§ **YOUR GOAL**:
Write out, word for word, only the data from its first line to the line containing "COCKPIT_WALL = 6.0".
= = =
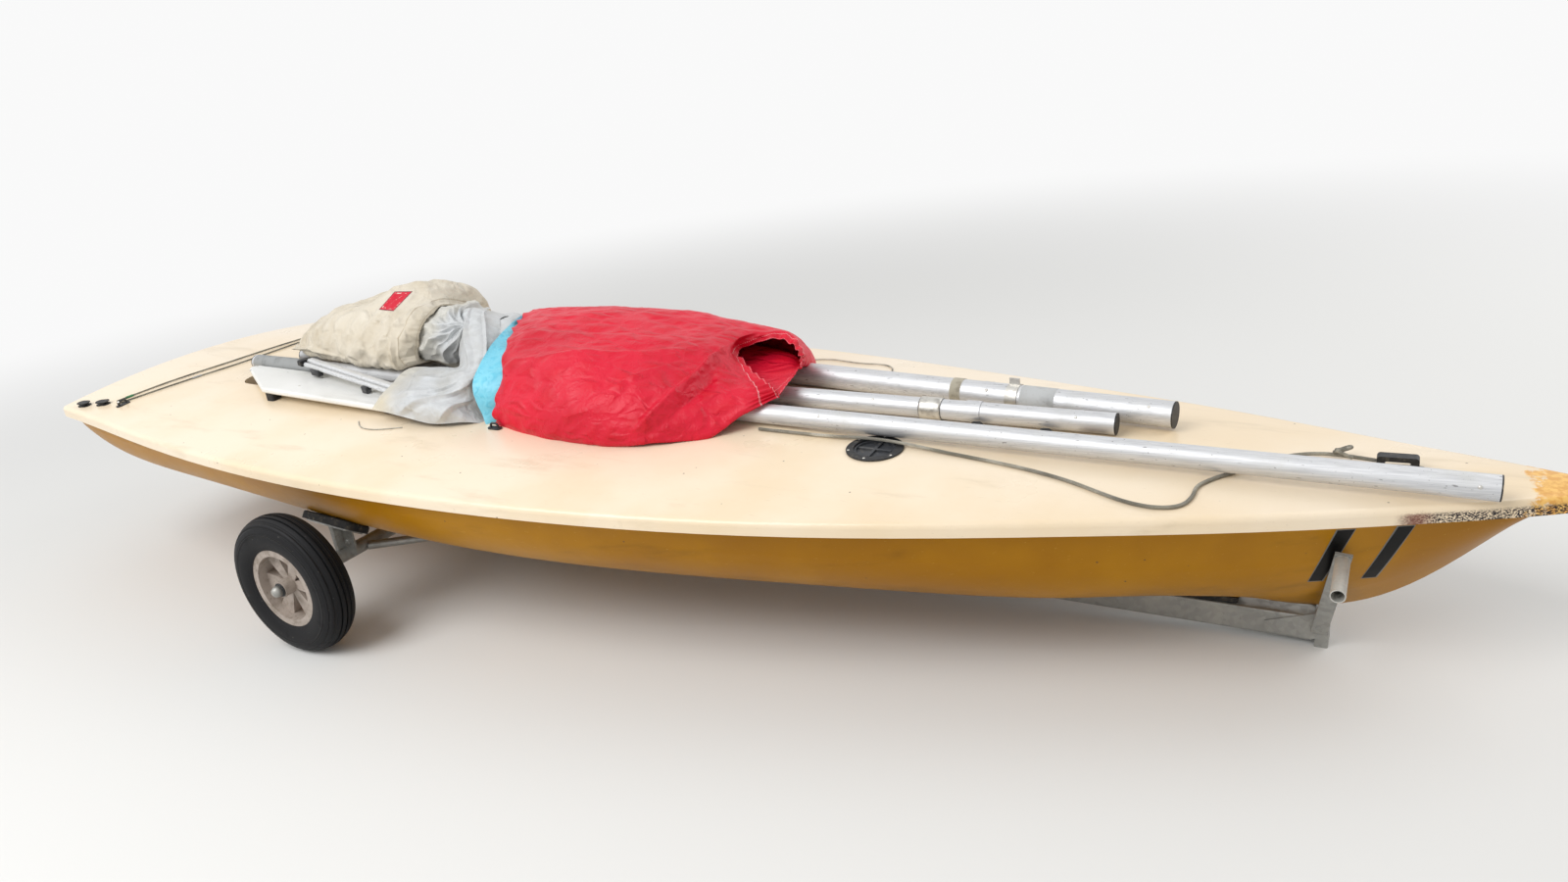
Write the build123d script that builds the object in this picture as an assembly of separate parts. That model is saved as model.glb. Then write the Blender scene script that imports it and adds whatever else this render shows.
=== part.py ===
# Sailing dinghy, single handed, lying unrigged on its launching trolley.
# Millimetres. X to the bow, Y to port, Z up. The origin is on the ground, below the
# middle of the hull's length, on the centreline.
import math
import os

from build123d import *

# Hull and deck mouldings
HULL_LENGTH = 4230.0
DECK_THICKNESS = 9.0
GUNWALE_DEPTH = 34.0
GUNWALE_RADIUS = 13.0
GUNWALE_OVERHANG = 20.0
TRANSOM_BOW = 45.0
SEAM_GAP = 1.0

# Cockpit, moulded in one piece with the deck
COCKPIT_AFT_X = -1590.0
COCKPIT_LENGTH = 1430.0
COCKPIT_AFT_WIDTH = 430.0
COCKPIT_FRONT_WIDTH = 530.0
COCKPIT_DEPTH = 200.0
COCKPIT_CORNER = 60.0
COCKPIT_DRAFT = 5.0
COCKPIT_WALL = 6.0

# Daggerboard slot and its case
SLOT_FRONT_X = 412.0
SLOT_LENGTH = 300.0
SLOT_WIDTH = 32.0
CASE_WALL = 5.0

# Mast step
MAST_STEP_X = 1190.0
MAST_STEP_BORE = 66.0
MAST_STEP_WALL = 5.0
MAST_STEP_DEPTH = 300.0

# Inspection port on the foredeck
PORT_X = 729.0
PORT_Y = -180.0
PORT_DIAMETER = 138.0
PORT_LID_DIAMETER = 102.0
PORT_RING_HEIGHT = 4.0
PORT_BORE = 112.0
PORT_LIFT = 0.9

# Small deck fittings
BOW_EYE_X = 1803.0
CLEAT_XS = (918.0, 1085.0)
STRAP_EYE_X = -347.0
STRAP_EYE_Y = -312.0
TRAVELLER_X = -HULL_LENGTH / 2 + 265.0
TRAVELLER_Y = 455.0
GUDGEON_BORE = 8.0
GUDGEON_ZS = (514.0, 424.0)
DRAIN_Y = -90.0
DRAIN_Z = 424.0

# Spars
UPPER_MAST_LENGTH = 3600.0
UPPER_MAST_DIAMETER = 50.8
UPPER_MAST_WALL = 1.6
LOWER_MAST_LENGTH = 2865.0
LOWER_MAST_DIAMETER = 63.5
LOWER_MAST_WALL = 3.2
BOOM_LENGTH = 2740.0
BOOM_DIAMETER = 50.8
BOOM_WALL = 1.6
UPPER_MAST_FRONT = (1971.0, -124.0)
UPPER_MAST_REAR_Y = -92.0
BOOM_FRONT = (1237.0, 42.0)
BOOM_REAR_Y = 4.0
LOWER_MAST_FRONT = (1352.0, 113.0)
LOWER_MAST_REAR_Y = 376.0
PLUG_REACH = 14.0
PLUG_FLANGE = 3.0
REST_GAP = 0.3
UPPER_MAST_LIFT = 17.0
BOOM_BAND = (318.0, 356.0)
MAST_BAND = (372.0, 402.0)

# Rudder blade, with its near edge raised, and the steering gear round it
BLADE_THICKNESS = 18.0
BLADE_FAR_LEFT = (-1650.0, -121.0, 603.0)
BLADE_FAR_DIRECTION = (1.0, -0.010, -0.058)
BLADE_TIP_WIDTH = 193.0
BLADE_WIDTH = 208.0
BLADE_TILT = 3.0
BLADE_LENGTH = 1000.0
BLADE_RAKE = 344.0
BLADE_TIP_RADIUS = 22.0
HEAD_LENGTH = 210.0
HEAD_WIDTH = 112.0
HEAD_CHEEK = 6.0
HEAD_CENTRE = (960.0, -120.0)
PINTLE_DIAMETER = 7.6
PINTLE_LENGTH = 46.0
PINTLE_REACH = 15.0
TILLER_WIDTH = 26.0
TILLER_HEIGHT = 20.0
TILLER_WALL = 2.0
TILLER_START = (-1296.0, -128.0)
TILLER_END = (-700.0, -266.0)
EXTENSION_DIAMETER = 14.0
EXTENSION_WALL = 1.5
EXTENSION_OFFSET = 23.0
CHOCK_PLACE = (-1290.0, -296.0)
CHOCK_SIZE = 34.0

# Sail bag, sail and foil bag
SOFT_GAP = 0.4
SOFT_BASE = 470.0
CANVAS_BASE = 618.0

# Trolley
BEAM_HEIGHT = 60.0
BEAM_WIDTH = 60.0
BEAM_WALL = 3.0
BEAM_FRONT_X = 1664.0
BEAM_REAR_X = -860.0
BEAM_FRONT_Z = 44.0
AXLE_X = -775.0
AXLE_TUBE = 40.0
AXLE_TUBE_WALL = 4.0
STUB_DIAMETER = 20.0
STUB_CLEARANCE = 0.05
BEARING_RUN = 0.3
WHEEL_Y = 741.0
AXLE_NUT = 30.0
AXLE_NUT_HEIGHT = 12.0
CRADLE_Y = 560.0
PAD_LENGTH = 190.0
PAD_WIDTH = 84.0
PAD_THICKNESS = 22.0
BRACKET_THICKNESS = 6.0
BRACE_TUBE = 25.0
BRACE_TUBE_WALL = 2.0
BRACE_FRONT_X = -330.0
BRACE_AXLE_Y = 500.0
POST_LENGTH = 28.0
POST_HEIGHT = 84.0
GUSSET_LENGTH = 100.0
PLATE = 3.0
ARM_WIDTH = 32.0
ARM_THICKNESS = 5.0
ARM_FOOT = (BEAM_FRONT_X + 10.3, 36.6, 40.0)
ARM_TOP = (BEAM_FRONT_X + 58.0, 176.0, 306.0)
GRIP_DIAMETER = 28.0
GRIP_WALL = 2.0
GRIP_LENGTH = 145.0
KEEL_PAD_X = BEAM_FRONT_X - 234.0
KEEL_PAD_LENGTH = 160.0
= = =
§ **RESPONSE TO THIS EXERCISE**:
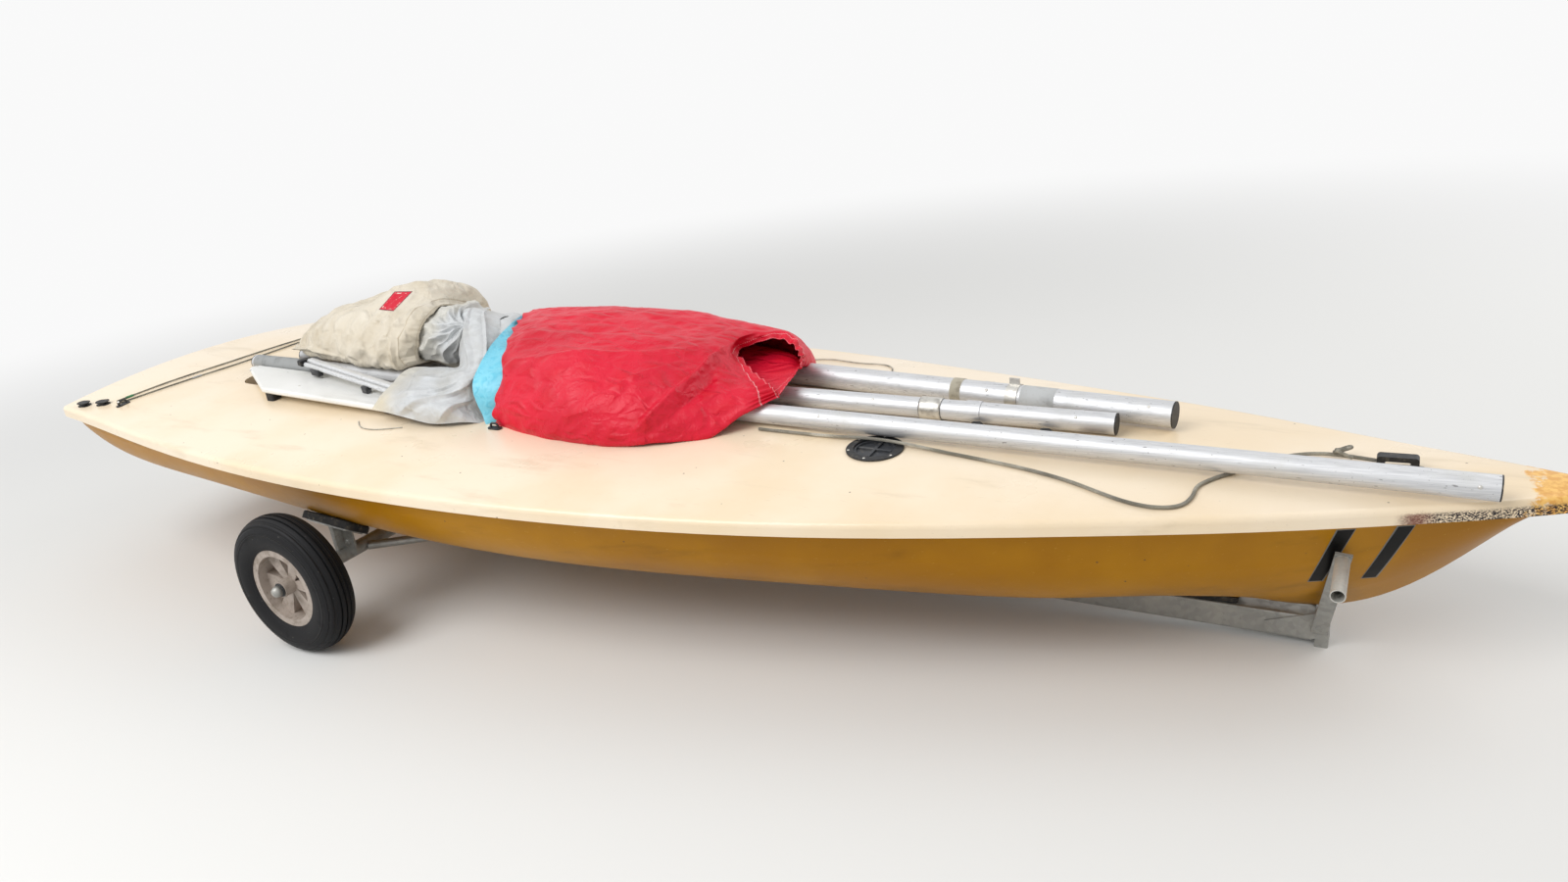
Write the build123d script that builds the object in this picture as an assembly of separate parts. That model is saved as model.glb. Then write the Blender scene script that imports it and adds whatever else this render shows.
=== part.py ===
# Sailing dinghy, single handed, lying unrigged on its launching trolley.
# Millimetres. X to the bow, Y to port, Z up. The origin is on the ground, below the
# middle of the hull's length, on the centreline.
import math
import os

from build123d import *

# Hull and deck mouldings
HULL_LENGTH = 4230.0
DECK_THICKNESS = 9.0
GUNWALE_DEPTH = 34.0
GUNWALE_RADIUS = 13.0
GUNWALE_OVERHANG = 20.0
TRANSOM_BOW = 45.0
SEAM_GAP = 1.0

# Cockpit, moulded in one piece with the deck
COCKPIT_AFT_X = -1590.0
COCKPIT_LENGTH = 1430.0
COCKPIT_AFT_WIDTH = 430.0
COCKPIT_FRONT_WIDTH = 530.0
COCKPIT_DEPTH = 200.0
COCKPIT_CORNER = 60.0
COCKPIT_DRAFT = 5.0
COCKPIT_WALL = 6.0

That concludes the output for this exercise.